United States and American History: Early 1964

About the history of the United States in early 1964, the Beatles and their albums, Bob Dylan is popular, Panama has problems, an amendment for fair elections, Vietnam woes, Supreme Court rules for one-man, one-vote.


--An English rock group, The Beatles, became so popular that the media coined the term "Beatlemania." In 2 U.S. tours during the spring, the Beatles made $1 million and their screaming teen-age fans often had to be restrained by police. They had 8 gold records for the year. In their 9 years together The Beatles recorded the following albums:

The Beatles: The Early Years 1962

(reissue of the Hamburg tracks)

Please Please Me 1963

With the Beatles 1963

A Hard Day's Night 1963

Beatles for Sale 1964

Help! 1965

Rubber Soul 1965

Revolver 1966

Sgt. Pepper's Lonely Hearts 1967

Club Band

Magical Mystery Tour 1967

(plus: Hello Good-bye; Strawberry Fields Forever; Penny Lane; Baby, You're a Rich Man Now; All You Need Is Love)

The Beatles (The Double White Album) 1968

Abbey Road 1969

Let It Be 1970

--American folk singer Bob Dylan also sky-rocketed in popularity in '64 with songs protesting the conditions and hypocrisy of American society.

Jan. 9-12 Nineteen Panamanians and 4 U.S. soldiers died in fighting which started when Panamanian students protested U.S. students' raising the U.S. flag alone over their school. On January 10, Panama broke relations with the U.S., accusing the U.S. of "an unprovoked attack" on its citizens and demanding a complete revision of the 1903 treaty ceding the Canal and Canal Zone to the U.S. On April 4, Panama resumed relations on U.S. terms.

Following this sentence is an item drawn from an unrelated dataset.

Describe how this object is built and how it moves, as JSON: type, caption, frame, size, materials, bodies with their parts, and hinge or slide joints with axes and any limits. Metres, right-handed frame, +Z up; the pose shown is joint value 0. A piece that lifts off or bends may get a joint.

Jan. 16 Ex-hog-cutter Antonio De Angelis, accused of perpetrating the greatest swindle in history, was arrested and held on bail of $46,500,000, also a record. De Angelis was convicted of making a profit of $175 million by substituting sea water for salad oil.

Jan. 23 Ratification of the 24th Amendment to the Constitution barring a poll tax in Federal elections. Five Southern States still had a poll tax, and 2, Texas and Virginia, passed laws for "dual elections" retaining the poll tax on the State and local levels.

Jan. 27 U.S. Defense Secretary McNamara remarked:

The survival of an independent government in South Vietnam is so important to the security of all Southeast Asia and to the free world that I can conceive of no alternative other than to take all necessary measures within our capability to prevent a Communist victory.

Feb. 3 Over 464,000 students were absent from New York City schools in a one-day protest to de facto segregation. The boycott was repeated on March 16. On June 15, New York came out with a desegregation plan acceptable to black groups. Similar boycotts were held in Chicago, Boston, Cincinnati, and Cleveland.

Feb. 7 In a nationwide Gallup Poll, 63% said they prayed frequently, 6% not at all, and 48% said they attended church regularly, 20% not at all.

Feb. 17 The Supreme Court ruled that U.S. congressional district apportionment had to follow the "one-man, one-vote" principle as nearly as possible. Thirty-seven States had over 100,000 vote differences in districts, and these variations had often been manipulated to under-represent minority groups and city-dwellers in general. On June 15, the Supreme Court also ruled that both houses of State legislatures had to be apportioned by population.

Mar. Sen. Ernest Gruening (Dem.-Alaska) registered the 1st congressional opposition to the Vietnam War, calling it a "wanton and bloody stalemate." Sen. Wayne Morse (Dem.-Oreg.) concurred.

Mar. 27 One of the worst earthquakes in modern history (8.4 on the Richter scale) struck Alaska, leveling downtown Anchorage and leaving 117 dead plus $750 million damage.